In 1963, Rebecca turned the reins over to Ralph Morrison, credited with serving as APSHA's first executive secretary, and the Association moved to Amarillo, Texas. That same year, the Association chartered its first regional club, the Gulf Coast Paint Horse Club. APSHA held its first show at the Aufils Sports Arena in Lubbock, Texas, that same year. A saddle and 19 high-point trophies were awarded at the APSHA Finals.

In 1964, the Association's records were moved into one room over a dental office in downtown Fort Worth and placed under the management of Roger Letz. Later that same year, Sam Ed Spence was employed as executive secretary. By the end of the year, the American Paint Stock Horse Association had registered 1,269 horses, had 1,005 members, had six regional clubs and had hosted its first National Show with 134 entries from 12 states. This show would lay the groundwork for what is today known as the World Championship Paint Horse Show.

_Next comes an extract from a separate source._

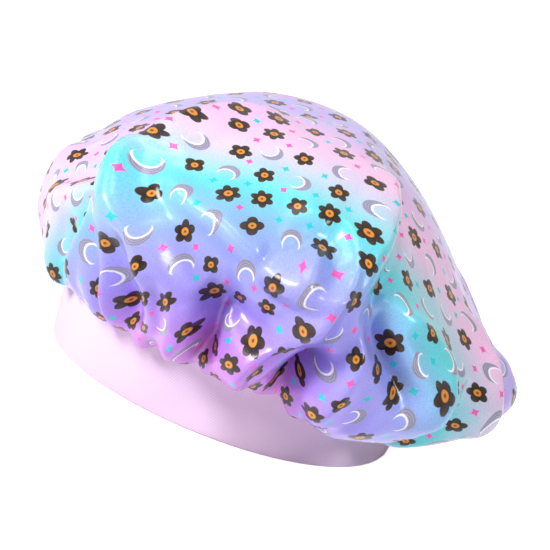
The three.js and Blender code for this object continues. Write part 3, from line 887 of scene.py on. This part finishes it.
class BONNET_OT_stage(bpy.types.Operator):
    """Pale floor, soft lights and the camera at the photograph's angle"""
    bl_idname = "bonnet.stage"
    bl_label = "Stage"

    def execute(self, context):
        studio, scene = context.scene.bonnet_studio, context.scene
        right, up, back = image_axes()
        aim = right * (PICTURE / 2 - ORIGIN_ACROSS) + up * (ORIGIN_DOWN - PICTURE / 2)
        camera = bpy.data.objects.new("camera", bpy.data.cameras.new("camera"))
        camera.data.sensor_width = SENSOR
        camera.data.lens = SENSOR * PIXELS_PER_MM * studio.distance / MM / PICTURE
        place = Matrix((right, up, back)).transposed().to_4x4()
        place.translation = aim * (MM / PIXELS_PER_MM) + back * studio.distance
        camera.matrix_world = place
        scene.collection.objects.link(camera)
        scene.camera = camera

        floor, tree = new_material("white paper floor")
        paper = add(tree, "ShaderNodeBsdfDiffuse", {"Color": (0.85, 0.85, 0.85, 1)})
        # the far floor, which the lamps don't reach, glows a little more
        place = add(tree, "ShaderNodeTexCoord")
        away = add(tree, "ShaderNodeVectorMath", {0: place.outputs["Object"]}, operation="LENGTH")
        away = add(tree, "ShaderNodeMapRange", {"Value": away, "From Min": 0.25, "From Max": 0.8,
                                                "To Min": 0.82, "To Max": 1.0})
        glow = add(tree, "ShaderNodeEmission", {"Color": (1, 1, 1, 1), "Strength": away})
        lit = add(tree, "ShaderNodeAddShader", {0: paper, 1: glow})
        shown = add(tree, "ShaderNodeMixShader", {0: looked_at(tree), 1: paper, 2: lit})
        add(tree, "ShaderNodeOutputMaterial", {"Surface": shown})
        half = 9.0
        plane = mesh_piece("floor", [(-half, -half, 0), (half, -half, 0), (half, half, 0), (-half, half, 0)],
                           [(0, 1, 2, 3)], [floor])

        world = bpy.data.worlds.new("studio")
        scene.world = world
        world.use_nodes = True
        tree = world.node_tree
        tree.nodes.clear()
        strength = add(tree, "ShaderNodeMapRange", {"Value": looked_at(tree), "To Min": 0.12, "To Max": 1.0})
        sky = add(tree, "ShaderNodeBackground", {"Color": (1, 1, 1, 1), "Strength": strength})
        add(tree, "ShaderNodeOutputWorld", {"Surface": sky})

        middle = Vector((0, 0.02, 0.08))
        for name, direction, far, size, power in (
            ("main light", back * 0.9 + up * 0.75 - right * 0.75, 1.2, 0.36, studio.key),
            ("top light", back * 0.5 + up * 1.0 + right * 0.1, 1.3, 0.45, studio.fill),
            ("side light", back * 0.7 + up * 0.25 + right * 0.8, 1.3, 0.35, 2.5 * studio.fill),
        ):
            lamp = bpy.data.lights.new(name, "AREA")
            lamp.shape, lamp.size, lamp.energy = "DISK", size, power
            light = bpy.data.objects.new(name, lamp)
            light.visible_camera = False
            light.location = middle + direction.normalized() * far
            light.rotation_euler = (-direction).to_track_quat("-Z", "Y").to_euler()
            scene.collection.objects.link(light)
        scene.view_settings.view_transform = "Standard"
        return {"FINISHED"}


class BONNET_PT_panel(bpy.types.Panel):
    bl_label = "Hair bonnet"
    bl_idname = "BONNET_PT_panel"
    bl_space_type = "VIEW_3D"
    bl_region_type = "UI"
    bl_category = "Bonnet"

    def draw(self, context):
        for step in STEPS:
            self.layout.operator(step.bl_idname)
        for group in (context.scene.bonnet_sizes, context.scene.bonnet_colours, context.scene.bonnet_studio):
            box = self.layout.box()
            for name in group.__annotations__:
                box.prop(group, name)


GROUPS = {"bonnet_sizes": BonnetSizes, "bonnet_colours": BonnetColours, "bonnet_studio": BonnetStudio}
STEPS = (BONNET_OT_stage, BONNET_OT_band, BONNET_OT_crown)


def register():
    for made in (*GROUPS.values(), *STEPS, BONNET_PT_panel):
        bpy.utils.register_class(made)
    for name, group in GROUPS.items():
        setattr(bpy.types.Scene, name, PointerProperty(type=group))


def unregister():
    for name in GROUPS:
        delattr(bpy.types.Scene, name)
    for made in (BONNET_PT_panel, *STEPS, *GROUPS.values()):
        bpy.utils.unregister_class(made)


def main():
    register()
    bpy.ops.bonnet.stage()
    bpy.ops.bonnet.band()
    bpy.ops.bonnet.crown()


if __name__ == "__main__":
    main()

Meanwhile, in Abilene, Texas, a group of struggling spotted-horse lovers had organized the American Paint Quarter Horse Association. This group was never able to gather momentum, so it struggled along for two or three years before approaching APSHA about a merger. After lengthy and heated debate, members of both groups were able to reach an agreement in May of 1965 and the consolidation resulted in the American Paint Horse Association. The old group with the new name now had 1,300 members and 3,800 registered horses.